Qu'on ne s'attende pas au sublime récit, façon Chanson de Roland, ni à certain lyrisme épique... Quoique... Ce lyrisme-là est bien présent, mais il sombre dans le pataquès et joyeusement. Les vers sont chaotiques et boitillants... Par parenthèse, on comprendra que l'helme (helmet, elmo...) n'est autre chose que le heaume ou le casque et ça vous a un de ces airs de chevalerie... ou de feux de Saint Elme, rien de plus fulgurant. On l'aura compris, si le Preux Anselme est ridicule, c'est bien ainsi qu'il convient qu'il soit. L'ironie et la dérision ont tissé leur toile tout au long de cette catastrophique histoire. C'est ce qui d'ailleurs fait son charme, sa réputation et l'a propulsée cent cinquante ans plus tard, ici même.
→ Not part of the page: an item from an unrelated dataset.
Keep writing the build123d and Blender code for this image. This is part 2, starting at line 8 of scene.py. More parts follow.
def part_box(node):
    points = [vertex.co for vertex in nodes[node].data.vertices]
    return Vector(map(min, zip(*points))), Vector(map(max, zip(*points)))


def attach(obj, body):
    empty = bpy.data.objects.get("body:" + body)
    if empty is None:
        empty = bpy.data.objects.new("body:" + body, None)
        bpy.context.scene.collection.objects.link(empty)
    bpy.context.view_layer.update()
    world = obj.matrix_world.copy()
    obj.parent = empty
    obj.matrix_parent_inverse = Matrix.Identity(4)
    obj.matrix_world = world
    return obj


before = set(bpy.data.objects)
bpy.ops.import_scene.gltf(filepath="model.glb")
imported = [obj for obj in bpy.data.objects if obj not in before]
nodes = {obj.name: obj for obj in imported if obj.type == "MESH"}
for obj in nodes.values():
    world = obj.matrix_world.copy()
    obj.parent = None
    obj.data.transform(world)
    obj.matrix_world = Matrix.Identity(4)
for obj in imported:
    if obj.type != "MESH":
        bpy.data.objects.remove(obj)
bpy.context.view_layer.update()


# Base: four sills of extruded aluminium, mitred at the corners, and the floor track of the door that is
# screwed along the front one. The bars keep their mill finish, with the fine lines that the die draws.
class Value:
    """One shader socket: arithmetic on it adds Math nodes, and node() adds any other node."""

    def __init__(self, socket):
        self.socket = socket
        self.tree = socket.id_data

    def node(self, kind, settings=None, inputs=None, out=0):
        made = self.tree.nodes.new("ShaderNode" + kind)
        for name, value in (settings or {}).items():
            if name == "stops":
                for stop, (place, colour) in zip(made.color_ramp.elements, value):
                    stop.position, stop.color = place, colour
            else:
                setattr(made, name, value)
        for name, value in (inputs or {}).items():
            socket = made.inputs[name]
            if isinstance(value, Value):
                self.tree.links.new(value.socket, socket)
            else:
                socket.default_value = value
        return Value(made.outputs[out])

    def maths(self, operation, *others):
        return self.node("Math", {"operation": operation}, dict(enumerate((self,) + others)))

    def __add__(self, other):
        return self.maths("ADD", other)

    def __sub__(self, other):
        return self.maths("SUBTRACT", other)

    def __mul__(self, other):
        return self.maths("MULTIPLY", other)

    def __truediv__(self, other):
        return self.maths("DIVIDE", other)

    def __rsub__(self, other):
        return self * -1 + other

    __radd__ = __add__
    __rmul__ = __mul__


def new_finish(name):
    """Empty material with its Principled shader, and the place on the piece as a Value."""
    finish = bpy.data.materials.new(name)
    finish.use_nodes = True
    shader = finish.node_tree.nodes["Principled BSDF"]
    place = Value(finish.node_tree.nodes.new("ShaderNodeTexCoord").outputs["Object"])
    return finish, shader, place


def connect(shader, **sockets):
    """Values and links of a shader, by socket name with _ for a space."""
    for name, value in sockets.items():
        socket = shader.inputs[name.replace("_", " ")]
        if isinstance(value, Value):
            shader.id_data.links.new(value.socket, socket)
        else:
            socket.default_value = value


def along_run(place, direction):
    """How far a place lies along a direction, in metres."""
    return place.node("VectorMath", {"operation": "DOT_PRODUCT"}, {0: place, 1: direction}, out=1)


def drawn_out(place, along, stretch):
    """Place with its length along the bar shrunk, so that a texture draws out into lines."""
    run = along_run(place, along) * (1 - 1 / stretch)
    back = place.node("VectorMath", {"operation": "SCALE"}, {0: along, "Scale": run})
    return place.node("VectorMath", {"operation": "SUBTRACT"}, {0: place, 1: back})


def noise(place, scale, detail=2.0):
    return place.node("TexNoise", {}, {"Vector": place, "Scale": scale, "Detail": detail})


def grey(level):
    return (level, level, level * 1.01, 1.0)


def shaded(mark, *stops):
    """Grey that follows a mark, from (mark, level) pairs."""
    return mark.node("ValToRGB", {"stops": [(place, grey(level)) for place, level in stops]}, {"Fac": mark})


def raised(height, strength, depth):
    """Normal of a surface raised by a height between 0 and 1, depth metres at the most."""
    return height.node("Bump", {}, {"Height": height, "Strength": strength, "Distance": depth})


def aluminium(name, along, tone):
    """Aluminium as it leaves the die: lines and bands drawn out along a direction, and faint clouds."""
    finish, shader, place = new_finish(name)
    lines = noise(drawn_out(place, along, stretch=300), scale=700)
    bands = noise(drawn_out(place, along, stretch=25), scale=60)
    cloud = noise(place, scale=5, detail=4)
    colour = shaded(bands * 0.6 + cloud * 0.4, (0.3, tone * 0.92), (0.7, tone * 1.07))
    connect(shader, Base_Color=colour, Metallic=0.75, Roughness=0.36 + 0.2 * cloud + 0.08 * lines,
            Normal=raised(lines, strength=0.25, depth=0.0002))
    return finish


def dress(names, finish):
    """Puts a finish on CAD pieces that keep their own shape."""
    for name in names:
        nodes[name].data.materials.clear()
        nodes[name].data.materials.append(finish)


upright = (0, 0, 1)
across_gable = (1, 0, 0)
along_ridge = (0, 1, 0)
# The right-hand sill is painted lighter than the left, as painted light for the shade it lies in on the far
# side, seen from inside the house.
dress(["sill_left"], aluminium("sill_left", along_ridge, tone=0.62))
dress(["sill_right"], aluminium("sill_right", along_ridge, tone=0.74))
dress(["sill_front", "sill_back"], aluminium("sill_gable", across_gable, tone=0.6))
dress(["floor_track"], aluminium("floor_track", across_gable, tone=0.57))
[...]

« Le Preux Anselme » a connu diverses heures de gloire et notamment, durant le ventennio (période où fleurit le goût de la croisade fasciste...) où l'idée de partir combattre au loin titillait certain Rodomont au menton carré et au crâne dégarni. Mais là aussi, malgré toutes les précautions, malgré de sensibles modifications imposées d'en haut , lesquelles modifications et versions sont reprises ici entre [...], le Preux Anselme poursuivit son œuvre de destruction de la forfanterie et de l'appétit de gloriole.
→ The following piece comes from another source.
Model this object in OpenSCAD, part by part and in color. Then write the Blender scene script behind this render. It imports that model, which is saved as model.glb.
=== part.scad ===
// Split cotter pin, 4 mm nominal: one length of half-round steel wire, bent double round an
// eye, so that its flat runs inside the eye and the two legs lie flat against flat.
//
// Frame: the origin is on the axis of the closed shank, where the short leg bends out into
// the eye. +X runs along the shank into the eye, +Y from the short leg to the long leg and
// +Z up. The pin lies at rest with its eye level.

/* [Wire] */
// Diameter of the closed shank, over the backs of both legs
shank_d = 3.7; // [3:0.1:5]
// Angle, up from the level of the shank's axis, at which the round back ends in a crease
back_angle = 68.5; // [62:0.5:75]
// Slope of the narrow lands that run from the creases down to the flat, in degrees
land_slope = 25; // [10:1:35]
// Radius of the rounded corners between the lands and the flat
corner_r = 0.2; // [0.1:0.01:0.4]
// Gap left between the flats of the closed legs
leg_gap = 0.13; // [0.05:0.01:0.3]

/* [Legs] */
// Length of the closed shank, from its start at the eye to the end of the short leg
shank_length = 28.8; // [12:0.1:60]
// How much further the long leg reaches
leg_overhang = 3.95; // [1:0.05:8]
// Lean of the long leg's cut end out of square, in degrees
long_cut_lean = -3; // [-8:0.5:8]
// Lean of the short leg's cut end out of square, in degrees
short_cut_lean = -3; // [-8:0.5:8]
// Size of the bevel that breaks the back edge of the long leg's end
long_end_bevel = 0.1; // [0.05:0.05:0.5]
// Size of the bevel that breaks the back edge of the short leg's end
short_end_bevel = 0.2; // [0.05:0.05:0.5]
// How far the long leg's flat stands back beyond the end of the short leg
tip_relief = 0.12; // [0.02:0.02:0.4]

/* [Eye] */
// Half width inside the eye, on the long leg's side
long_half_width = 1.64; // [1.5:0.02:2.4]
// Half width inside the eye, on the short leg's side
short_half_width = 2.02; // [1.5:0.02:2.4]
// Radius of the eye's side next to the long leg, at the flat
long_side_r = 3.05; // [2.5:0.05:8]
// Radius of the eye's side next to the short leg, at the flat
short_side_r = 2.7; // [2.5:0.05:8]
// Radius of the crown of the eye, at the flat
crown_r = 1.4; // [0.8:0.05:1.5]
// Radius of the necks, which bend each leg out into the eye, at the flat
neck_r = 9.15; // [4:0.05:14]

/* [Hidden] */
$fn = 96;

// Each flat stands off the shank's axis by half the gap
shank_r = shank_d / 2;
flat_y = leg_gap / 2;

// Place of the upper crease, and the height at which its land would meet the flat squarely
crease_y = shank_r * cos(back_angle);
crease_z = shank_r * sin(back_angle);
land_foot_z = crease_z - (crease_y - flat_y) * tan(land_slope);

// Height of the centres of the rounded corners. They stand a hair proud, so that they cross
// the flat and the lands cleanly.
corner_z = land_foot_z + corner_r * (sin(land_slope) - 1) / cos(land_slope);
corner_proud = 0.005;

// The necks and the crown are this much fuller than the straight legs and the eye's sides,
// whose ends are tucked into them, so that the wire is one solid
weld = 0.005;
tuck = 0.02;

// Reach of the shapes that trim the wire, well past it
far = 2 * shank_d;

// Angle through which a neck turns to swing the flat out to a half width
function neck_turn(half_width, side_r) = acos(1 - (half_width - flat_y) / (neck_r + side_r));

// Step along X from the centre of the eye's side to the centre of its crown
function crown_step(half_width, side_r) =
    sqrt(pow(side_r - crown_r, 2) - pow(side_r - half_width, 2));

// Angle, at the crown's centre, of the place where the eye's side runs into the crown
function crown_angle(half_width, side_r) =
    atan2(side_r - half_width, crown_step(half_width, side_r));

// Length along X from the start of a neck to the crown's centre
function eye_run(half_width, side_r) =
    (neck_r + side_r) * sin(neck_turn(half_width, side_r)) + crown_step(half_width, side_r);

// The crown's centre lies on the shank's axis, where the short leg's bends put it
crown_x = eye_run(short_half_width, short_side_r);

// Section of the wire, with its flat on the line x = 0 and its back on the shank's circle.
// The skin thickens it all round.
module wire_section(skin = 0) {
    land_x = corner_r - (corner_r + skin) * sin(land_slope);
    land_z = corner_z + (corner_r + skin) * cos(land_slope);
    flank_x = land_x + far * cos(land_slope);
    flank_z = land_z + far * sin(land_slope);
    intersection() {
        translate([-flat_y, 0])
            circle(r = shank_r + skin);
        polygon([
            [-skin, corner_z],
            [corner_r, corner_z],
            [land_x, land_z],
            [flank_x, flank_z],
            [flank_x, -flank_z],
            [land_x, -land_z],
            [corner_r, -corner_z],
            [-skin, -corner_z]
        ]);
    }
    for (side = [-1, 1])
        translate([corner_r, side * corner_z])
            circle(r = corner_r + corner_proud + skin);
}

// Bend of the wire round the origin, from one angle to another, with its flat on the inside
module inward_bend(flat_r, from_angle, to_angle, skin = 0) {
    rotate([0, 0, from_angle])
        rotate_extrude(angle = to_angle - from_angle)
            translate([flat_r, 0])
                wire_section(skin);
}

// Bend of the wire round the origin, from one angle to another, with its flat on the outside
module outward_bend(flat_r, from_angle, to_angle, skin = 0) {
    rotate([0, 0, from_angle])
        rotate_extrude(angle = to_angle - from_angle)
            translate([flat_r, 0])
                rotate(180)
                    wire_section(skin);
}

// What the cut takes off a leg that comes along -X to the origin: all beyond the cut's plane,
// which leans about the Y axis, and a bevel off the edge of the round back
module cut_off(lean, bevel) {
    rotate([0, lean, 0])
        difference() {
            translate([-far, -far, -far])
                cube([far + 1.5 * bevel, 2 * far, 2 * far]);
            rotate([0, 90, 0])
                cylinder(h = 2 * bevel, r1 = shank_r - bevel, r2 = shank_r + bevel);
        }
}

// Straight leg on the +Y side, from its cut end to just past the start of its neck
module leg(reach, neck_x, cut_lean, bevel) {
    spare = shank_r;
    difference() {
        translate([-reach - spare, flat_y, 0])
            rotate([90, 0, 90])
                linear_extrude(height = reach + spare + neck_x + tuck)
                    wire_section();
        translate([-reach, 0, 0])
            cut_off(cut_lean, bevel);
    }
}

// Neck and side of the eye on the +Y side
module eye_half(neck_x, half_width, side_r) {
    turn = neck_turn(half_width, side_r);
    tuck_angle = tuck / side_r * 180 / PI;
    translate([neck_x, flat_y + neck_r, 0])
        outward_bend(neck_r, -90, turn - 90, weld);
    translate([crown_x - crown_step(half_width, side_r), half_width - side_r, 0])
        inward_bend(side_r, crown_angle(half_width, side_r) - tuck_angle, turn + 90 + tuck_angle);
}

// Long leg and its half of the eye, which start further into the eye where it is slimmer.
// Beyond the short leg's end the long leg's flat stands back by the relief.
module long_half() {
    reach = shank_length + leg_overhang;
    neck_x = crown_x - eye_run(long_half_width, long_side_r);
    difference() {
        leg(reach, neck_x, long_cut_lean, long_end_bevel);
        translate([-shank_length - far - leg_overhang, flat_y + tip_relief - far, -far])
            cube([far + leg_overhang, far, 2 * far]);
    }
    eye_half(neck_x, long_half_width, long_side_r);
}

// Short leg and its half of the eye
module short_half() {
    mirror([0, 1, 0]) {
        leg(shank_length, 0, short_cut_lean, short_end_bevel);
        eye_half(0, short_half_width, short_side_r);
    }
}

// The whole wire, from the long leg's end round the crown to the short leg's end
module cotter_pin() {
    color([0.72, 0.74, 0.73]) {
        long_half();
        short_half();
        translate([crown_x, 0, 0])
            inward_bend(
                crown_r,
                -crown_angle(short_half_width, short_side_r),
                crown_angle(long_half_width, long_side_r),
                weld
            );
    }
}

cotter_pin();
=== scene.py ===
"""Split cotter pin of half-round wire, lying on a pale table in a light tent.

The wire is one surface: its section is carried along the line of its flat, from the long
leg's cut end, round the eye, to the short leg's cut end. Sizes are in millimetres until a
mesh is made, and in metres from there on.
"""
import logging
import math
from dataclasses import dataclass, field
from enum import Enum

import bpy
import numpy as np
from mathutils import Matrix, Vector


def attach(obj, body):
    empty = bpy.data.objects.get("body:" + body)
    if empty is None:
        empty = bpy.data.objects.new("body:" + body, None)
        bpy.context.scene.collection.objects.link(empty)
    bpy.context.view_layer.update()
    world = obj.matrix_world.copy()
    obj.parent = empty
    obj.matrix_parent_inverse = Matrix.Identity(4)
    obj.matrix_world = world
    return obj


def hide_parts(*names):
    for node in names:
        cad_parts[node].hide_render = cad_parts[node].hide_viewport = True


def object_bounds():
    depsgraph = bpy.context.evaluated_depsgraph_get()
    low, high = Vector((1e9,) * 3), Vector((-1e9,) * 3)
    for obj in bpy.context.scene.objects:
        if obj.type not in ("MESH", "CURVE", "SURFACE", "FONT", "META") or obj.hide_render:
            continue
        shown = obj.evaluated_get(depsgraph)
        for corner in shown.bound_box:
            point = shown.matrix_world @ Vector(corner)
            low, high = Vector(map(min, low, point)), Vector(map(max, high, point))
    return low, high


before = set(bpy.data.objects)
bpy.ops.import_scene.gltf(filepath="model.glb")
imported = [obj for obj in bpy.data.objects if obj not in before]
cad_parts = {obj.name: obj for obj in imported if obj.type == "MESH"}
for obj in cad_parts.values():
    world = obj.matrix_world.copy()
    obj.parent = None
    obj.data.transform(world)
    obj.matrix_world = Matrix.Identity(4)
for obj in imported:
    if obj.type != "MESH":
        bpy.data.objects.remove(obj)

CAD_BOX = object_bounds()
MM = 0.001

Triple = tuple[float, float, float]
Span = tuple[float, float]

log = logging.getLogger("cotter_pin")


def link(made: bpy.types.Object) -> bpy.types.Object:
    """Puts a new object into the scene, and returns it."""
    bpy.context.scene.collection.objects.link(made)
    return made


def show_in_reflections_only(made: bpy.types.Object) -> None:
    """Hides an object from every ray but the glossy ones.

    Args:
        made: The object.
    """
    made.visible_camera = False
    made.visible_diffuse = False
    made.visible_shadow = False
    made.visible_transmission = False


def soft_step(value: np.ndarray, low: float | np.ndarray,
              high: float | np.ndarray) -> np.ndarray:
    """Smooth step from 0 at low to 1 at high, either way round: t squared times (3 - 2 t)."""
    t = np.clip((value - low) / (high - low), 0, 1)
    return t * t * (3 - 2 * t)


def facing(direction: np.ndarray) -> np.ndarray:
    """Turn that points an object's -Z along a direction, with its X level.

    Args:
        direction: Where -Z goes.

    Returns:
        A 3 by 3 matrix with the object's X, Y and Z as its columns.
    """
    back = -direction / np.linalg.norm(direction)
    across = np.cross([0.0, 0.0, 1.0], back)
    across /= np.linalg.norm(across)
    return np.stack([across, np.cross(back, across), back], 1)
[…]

Les successeurs du Rodomont au menton dressé feraient bien de méditer la leçon et éviter toute forme de croisade ou même, de lutte contre l'Infidèle, contre l'étranger, contre ceux venus d'ailleurs.
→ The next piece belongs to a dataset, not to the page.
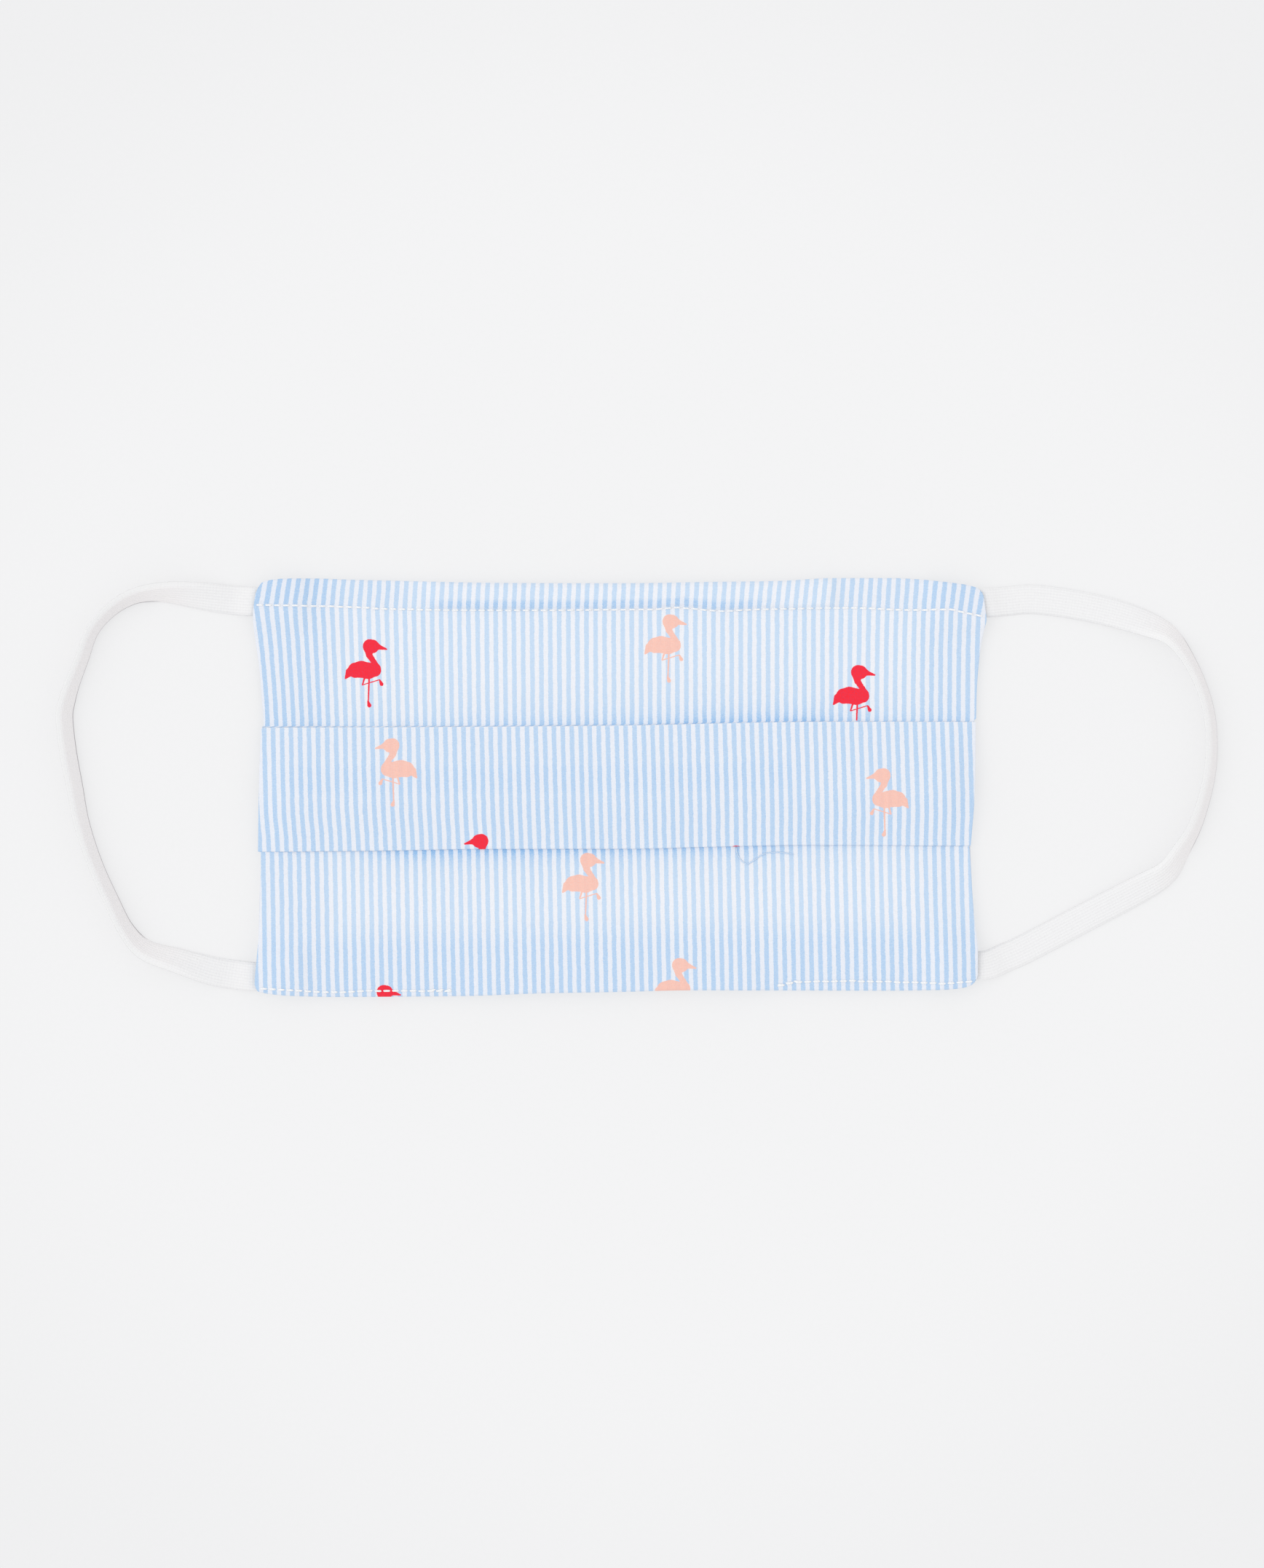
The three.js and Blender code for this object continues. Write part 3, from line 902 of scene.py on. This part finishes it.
class Graph:
    """Short names for the nodes of one material."""

    def __init__(self, tree):
        self.tree = tree

    def node(self, kind, **settings):
        made = self.tree.nodes.new(kind)
        for key, value in settings.items():
            setattr(made, key, value)
        return made

    def feed(self, socket, value):
        if isinstance(value, bpy.types.NodeSocket):
            self.tree.links.new(value, socket)
        else:
            socket.default_value = value

    def math(self, operation, *values, clamp=False):
        made = self.node("ShaderNodeMath", operation=operation, use_clamp=clamp)
        for socket, value in zip(made.inputs, values):
            self.feed(socket, value)
        return made.outputs[0]

    def vector(self, operation, *values):
        made = self.node("ShaderNodeVectorMath", operation=operation)
        for socket, value in zip(made.inputs, values):
            self.feed(socket, value)
        return made.outputs["Value"] if operation in ("DOT_PRODUCT", "LENGTH") else made.outputs[0]

    def scale(self, vector, factor):
        made = self.node("ShaderNodeVectorMath", operation="SCALE")
        self.feed(made.inputs[0], vector)
        self.feed(made.inputs["Scale"], factor)
        return made.outputs[0]

    def uv(self, name):
        return self.node("ShaderNodeUVMap", uv_map=name).outputs[0]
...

Gloire donc au Preux Anselme, à ses pompes et à ses œuvres !

Cela dit, suivons les aventures de cet inestimable croisé.

Ainsi Parlait Marco Valdo M.I.


Passe un jour, passe l'autre
Jamais ne revient le Preux Anselme
Car c'était un grand apôtre
Il alla à la guerre et mit son casque...

Il mit son casque sur la tête
Pour ne pas se faire trop mal
Et partit la lance en tête
Á cheval sur un cheval.

Sa belle l'embrassa
Lui donna un baiser et dit : « Va ! »
Autour du cou, elle lui plaça
Un flacon de pastis plat.

[Et sa mère qui l'embrassa
Lui donna un baiser et dit : « Va ! »
Mais ne fais pas le malin
Avec les sous de papa !]

Puis, elle lui donna un anneau doré
Gage sacré de sa foi.
Elle lui mit dans son barda
Jusqu'aux chaussettes pour ses pieds.

Ce fut dès mâtines
Qu'Anselme sortit fier et beau
Pour aller en Palestine
Conquérir le Tombeau.

Il n'alla pas par la voie ferrée
Comme aujourd'hui la machine à vapeur.
En ces temps-là, on ne ferrait
Pas la voie, mais le voyageur.

Sa cravate de fer forgé,
Et son gilet de cuivre doré
Il voyageait, c'est vrai, porté
Mais le cheval allait à pieds.

De ce jour, il ne fit qu'aller
Aller toujours, aller, aller...
Quand au pied d'une chaumière,
Il vit un lac et c'était la mer.

Méfiant... et pensif, il s'arrêta
Sagement il médita
Puis se penchant, et d'un doigt
À bon compte, il l'essaya.

Lorsqu'il fut sur le bâtiment,
Il lui vint le mal de mer
Mais Anselme en un moment
Remit son déjeuner à l'air.

[La Cité de Constantin
En le découvrant trembla.
Elle voulut trinquer au vin
Mais le Coran l'en empêcha]

Le Sultan pour le briser
Fit tailler un pieu piquant
Mais Anselme prévoyant
Dans son froc avait mis l'acier.

Pipes, tapis, croissants
Sabres, yatagans
Odalisques, minarets,
Le Sultan déjà tout emballait.

Quand près de Salamine
Une vilaine soif le tourmenta
Anselme délaissant la marine
Pris son casque et boire s'en alla

Mais le casque le croirez-vous
Tout au fond, avait un trou
Et il mourut de soif en trois jours,
Sans s'en apercevoir, ce balourd.

[N'avait-il pas lu , pauvre cœur,
Le bon docteur Amal ?
Ne savait-il pas que pour l'homme en sueur
L'eau glacée est fatale.]

[Sur la fiasque d'essence
Il mit sa lèvre et fit « glou, glou... »
Sur le champ, il tomba éteint.
Et le Preux Anselme fut !]

Passe un jour, passe l'autre,
Jamais ne revient le guerrier
Car c'était un grand apôtre
Il alla en guerre avec son cimier.

Il mit son cimier sur la tête
Mais le fond, il ne regarda pas
Et ainsi advînt cela

Que jamais il ne revînt de la conquête!